TT 98: Transport: Nanomechanics

TT 98.8: Talk

Thursday, April 3, 2014, 17:15–17:30, BEY 81

Coupled Graphene Mechanical Resonators — •Ioannis Tsioutsios1,2, Joel Moser1,2, José Antonio Plaza3, and Adrian Bachtold1,21ICFO, Av. Carl Friedrich Gauss, 08860 Castelldefels, Barcelona, Spain — 2ICN, CIN2-CSIC, Campus UAB, 08193 Barcelona, Spain — 3IMB-CNM (CSIC), E-08193 Bellaterra, Barcelona, Spain

Coupled mechanical resonators show reach variety of non-linear dynamics such as synchronization and chaos. Moreover, they offer new strategies to improve the quality factor and detect charge and mass with high sensitivity. Such devices have been mainly fabricated form metallic and silicon-based materials using top-down micromachining.

Single mechanical resonators based on alternative materials like carbon nanotubes and graphene sheets have been demonstrated and show a wide variety of useful properties like very high resonant frequency, extremely high mass and force sensitivity, and strong mechanical nonlinearities. However, so far it has not been possible to use them as building blocks to create coupled resonator devices.
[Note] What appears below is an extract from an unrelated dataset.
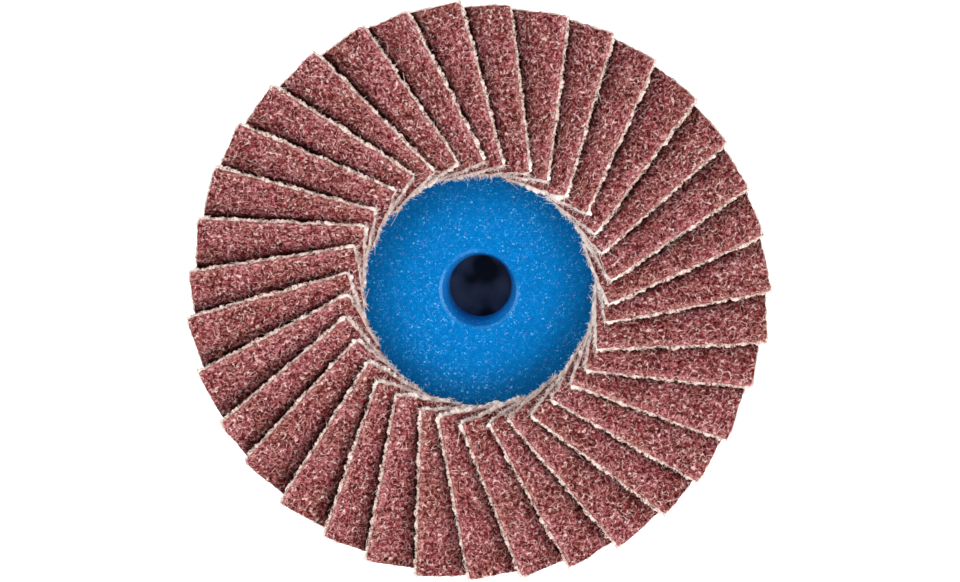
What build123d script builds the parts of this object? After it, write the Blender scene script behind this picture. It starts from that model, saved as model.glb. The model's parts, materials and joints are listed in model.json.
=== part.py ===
from build123d import *
import os
from math import asin, cos, degrees, radians, sin, tan

# A 50 mm quick-change flap disc, resting on its hub with the abrasive side up.
# Origin: on the axis, in the plane of the hub's back face. +Z points out of the abrasive side.

# ---- flaps: rectangles of resin-bonded abrasive cloth, laid like roof tiles round the plate ----
flap_count = 35
flap_width = 8.0  # across the flap, from its bedded edge up to its free edge
flap_length = 14.5  # along the radius
flap_thickness = 0.72  # cloth and grain together
flap_start_radius = 10.0  # from the axis to the middle of the inner end
free_edge_offset = 5.3  # plan distance of the free edge from the flap's own radius line
first_flap_angle = 94.9  # direction of flap_01, counter-clockwise from +X
lay_gap = 0.05  # air between neighbours at their inner ends
rim_gap = 0.9  # air between neighbours at the rim, where they fan open
angle_stray = 0.3  # how far a flap strays from even spacing, in degrees
radius_stray = 0.14  # how far a flap strays along its radius
cut_stray = 0.28  # how far a flap is cut wide or narrow at either end

# ---- backing plate: one moulding of glass-filled nylon ----
boss_gap = 0.12  # air between the raised centre and the flaps' inner ends
flange_radius = 20.6
flange_thickness = 3.0  # at the root, beside the hub
flange_edge_thickness = 2.2
rim_chamfer = 0.6
seat_height = 9.6  # level of the channel floor that the bond lies on
channel_lip_width = 0.8  # low lip that keeps the bond on the plate
channel_lip_height = 0.22
face_height = 10.5  # level of the raised centre
face_edge_chamfer = 0.3
bore_radius = 2.66  # at the bottom of the front recess
bore_draft = 7.0  # degrees
mouth_chamfer = 0.15
hub_radius = 8.6
hub_edge_chamfer = 0.5
rib_count = 10
rib_thickness = 1.3
rib_foot = 1.4  # level of a rib's foot on the hub
rib_end_gap = 2.0  # from a rib's end to the flange's edge

# ---- bond: the resin bed that holds the flaps ----
bond_under_flap = 0.3
bond_height = 0.8
bond_inset = 0.15  # air between the bond and the lip of its channel

# ---- threaded insert, moulded into the hub ----
insert_height = 6.2
insert_across_flats = 8.8  # hexagonal body that keys it against turning
insert_web = 0.8  # solid end that closes the thread towards the front
thread_minor_radius = 2.55
thread_mouth_chamfer = 0.75
collar_radius = 5.7
collar_height = 1.1
groove_radius = 3.9  # waist that keys it against pulling out
groove_start = 2.6
groove_end = 4.0


def stray(index, turn):
    """An uneven but repeatable number between -1 and 1 for each flap."""
    return sin(turn * (index + 1))


def lay_angle(index):
    """Direction of a flap: an even step clockwise, with a small stray."""
    return first_flap_angle - 360 / flap_count * index + angle_stray * stray(index, 2.4)


def flap_tilt(radius, gap):
    """Tilt at which flaps at the closest spacing clear each other by the gap at this radius."""
    spacing = 2 * radius * tan(radians(closest_pitch) / 2)
    return degrees(asin((flap_thickness + gap) / spacing))


def flap_end(angle, radius, tilt, width):
    """Plane at the middle of a flap's end face: x runs up across the flap, z away from the axis."""
    outward = Vector(cos(radians(angle)), sin(radians(angle)), 0)
    clockwise = Vector(sin(radians(angle)), -cos(radians(angle)), 0)
    up = Vector(0, 0, 1)
    across = clockwise * cos(radians(tilt)) + up * sin(radians(tilt))
    normal = up * cos(radians(tilt)) - clockwise * sin(radians(tilt))
    bedded_corner = (
        outward * radius
        + clockwise * (free_edge_offset - flap_width * cos(radians(tilt)))
        + up * (seat_height + bond_under_flap)
    )
    centre = bedded_corner + across * (width / 2) + normal * (flap_thickness / 2)
    return Plane(origin=centre, x_dir=across, z_dir=outward)


lay_angles = [lay_angle(index) for index in range(flap_count)]
pitches = [(lay_angles[index - 1] - lay_angles[index]) % 360 for index in range(flap_count)]
closest_pitch = min(pitches)
inner_tilt = flap_tilt(flap_start_radius - radius_stray, lay_gap)
rim_tilt = flap_tilt(flap_start_radius + flap_length, rim_gap)

os.makedirs("parts", exist_ok=True)

# ---- flaps: each is a strip that lies flatter towards the rim ----
flaps = []
for index in range(flap_count):
    start = flap_start_radius + radius_stray * stray(index, 3.7)
    end = flap_start_radius + flap_length + radius_stray * stray(index, 5.1)
    inner_width = flap_width + cut_stray * stray(index, 1.9)
    rim_width = flap_width + cut_stray * stray(index, 4.4)
    with BuildPart() as flap:
        with BuildSketch(flap_end(lay_angles[index], start, inner_tilt, inner_width)):
            Rectangle(inner_width, flap_thickness)
        with BuildSketch(flap_end(lay_angles[index], end, rim_tilt, rim_width)):
            Rectangle(rim_width, flap_thickness)
        loft(ruled=True)
    flap.part.label = f"flap_{index + 1:02d}"
    flaps.append(flap.part)

# ---- threaded insert: collar, hexagonal body, waist, blind bore ----
with BuildPart() as threaded_insert:
    with BuildSketch(Plane.XY):
        RegularPolygon(insert_across_flats / 2, 6, major_radius=False)
    extrude(amount=insert_height)
    with BuildSketch(Plane.XY):
        Circle(collar_radius)
    extrude(amount=collar_height)
    with BuildSketch(Plane.XY.offset(groove_start)):
        Circle(collar_radius)
        Circle(groove_radius, mode=Mode.SUBTRACT)
    extrude(amount=groove_end - groove_start, mode=Mode.SUBTRACT)
    insert_body = threaded_insert.part
    with BuildSketch(Plane.XY):
        Circle(thread_minor_radius)
    extrude(amount=insert_height - insert_web, mode=Mode.SUBTRACT)
    mouth = threaded_insert.edges().filter_by(GeomType.CIRCLE).group_by(Axis.Z)[0].sort_by(SortBy.RADIUS)[0]
    chamfer(mouth, length=thread_mouth_chamfer)
threaded_insert.part.label = "threaded_insert"

# ---- backing plate: hub, flange with gussets under it, raised centre with a blind recess ----
boss_radius = flap_start_radius - radius_stray - boss_gap
channel_radius = flange_radius - channel_lip_width
flange_root = seat_height - flange_thickness
flange_edge = seat_height - flange_edge_thickness
bore_top_radius = bore_radius + (face_height - mouth_chamfer - insert_height) * tan(radians(bore_draft))
mouth_radius = bore_top_radius + mouth_chamfer
with BuildPart() as backing_plate:
    with BuildSketch(Plane.XZ):
        with BuildLine():
            Polyline(
                (mouth_radius, face_height),
                (boss_radius - face_edge_chamfer, face_height),
                (boss_radius, face_height - face_edge_chamfer),
                (boss_radius, seat_height),
                (channel_radius, seat_height),
                (channel_radius, seat_height + channel_lip_height),
                (flange_radius, seat_height + channel_lip_height),
                (flange_radius, flange_edge + rim_chamfer),
                (flange_radius - rim_chamfer, flange_edge),
                (hub_radius, flange_root),
                (hub_radius, hub_edge_chamfer),
                (hub_radius - hub_edge_chamfer, 0),
                (0, 0),
                (0, insert_height),
                (bore_radius, insert_height),
                (bore_top_radius, face_height - mouth_chamfer),
                close=True,
            )
        make_face()
    revolve(axis=Axis.Z)
    # gussets, sunk a little into the hub and the flange so that each joins them all along
    rib_reach = flange_radius - rib_end_gap
    for turn in range(rib_count):
        with BuildSketch(Plane.XZ.rotated((0, 0, 360 / rib_count * turn))):
            with BuildLine():
                Polyline(
                    (hub_radius - hub_edge_chamfer, rib_foot),
                    (hub_radius, rib_foot),
                    (rib_reach, flange_edge),
                    (rib_reach, seat_height - flange_edge_thickness / 2),
                    (hub_radius - hub_edge_chamfer, seat_height - flange_edge_thickness / 2),
                    close=True,
                )
            make_face()
        extrude(amount=rib_thickness / 2, both=True)
    add(insert_body, mode=Mode.SUBTRACT)
backing_plate.part.label = "backing_plate"

# ---- bond: a flat ring, moulded round the flaps' bedded edges ----
with BuildPart() as bond:
    with BuildSketch(Plane.XY.offset(seat_height)):
        Circle(channel_radius - bond_inset)
        Circle(boss_radius, mode=Mode.SUBTRACT)
    extrude(amount=bond_height)
    for flap_solid in flaps:
        add(flap_solid, mode=Mode.SUBTRACT)
bond.part.label = "bond"

export_step(backing_plate.part, "parts/backing_plate.step")
export_step(threaded_insert.part, "parts/threaded_insert.step")
export_step(bond.part, "parts/bond.step")
for flap_solid in flaps:
    export_step(flap_solid, f"parts/{flap_solid.label}.step")
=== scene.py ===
"""Dressed model of a 50 mm quick-change flap disc, built round its solid model.

The disc lies on its hub with the abrasive side up. Sizes here are in millimetres and
become metres when a mesh is made.
"""

import json
import logging
from collections.abc import Callable, Mapping, Sequence
from dataclasses import dataclass, field
from enum import Enum
from functools import partial
from math import cos, pi, radians, sin

import bpy
import numpy as np
from bpy.types import Node, NodeSocket, NodeTree, Object
from mathutils import Matrix, Vector
from numpy.typing import ArrayLike

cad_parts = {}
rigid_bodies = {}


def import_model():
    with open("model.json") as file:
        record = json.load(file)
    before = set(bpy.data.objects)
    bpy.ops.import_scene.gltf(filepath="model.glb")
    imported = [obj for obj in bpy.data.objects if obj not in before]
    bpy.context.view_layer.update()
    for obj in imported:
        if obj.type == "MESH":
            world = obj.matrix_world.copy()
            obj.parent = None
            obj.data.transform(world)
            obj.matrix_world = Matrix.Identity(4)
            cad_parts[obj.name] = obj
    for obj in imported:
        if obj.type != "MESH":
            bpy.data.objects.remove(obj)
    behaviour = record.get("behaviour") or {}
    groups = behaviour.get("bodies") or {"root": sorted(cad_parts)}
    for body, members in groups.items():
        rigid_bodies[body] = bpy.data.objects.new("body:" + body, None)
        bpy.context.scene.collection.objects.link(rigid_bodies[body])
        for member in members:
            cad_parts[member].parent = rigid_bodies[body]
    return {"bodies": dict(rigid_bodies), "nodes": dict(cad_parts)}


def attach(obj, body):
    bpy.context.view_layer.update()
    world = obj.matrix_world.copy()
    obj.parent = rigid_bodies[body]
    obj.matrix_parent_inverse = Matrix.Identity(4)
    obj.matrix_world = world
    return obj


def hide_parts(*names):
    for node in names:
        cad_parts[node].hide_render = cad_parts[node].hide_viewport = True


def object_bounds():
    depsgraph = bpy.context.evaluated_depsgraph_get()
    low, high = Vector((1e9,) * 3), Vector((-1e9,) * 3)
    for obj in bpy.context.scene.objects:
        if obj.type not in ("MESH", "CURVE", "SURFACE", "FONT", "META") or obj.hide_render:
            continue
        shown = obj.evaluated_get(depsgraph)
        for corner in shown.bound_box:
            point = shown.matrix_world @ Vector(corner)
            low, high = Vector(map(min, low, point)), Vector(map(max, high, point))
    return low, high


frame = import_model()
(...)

In this work, we demonstrate a multi-element resonant structure consisting of two graphene sheets linked by a carbon nanotube beam. The mechanical vibrations are actuated and detected electrically using the mixing technique. Two mechanical eigenmodes are measured, each corresponding to vibrations localized in a different graphene sheet. Coupling between the eigenmodes is observed and is evaluated by measuring the shift of the resonance frequency of one graphene sheet as a function of the vibration amplitude of the other.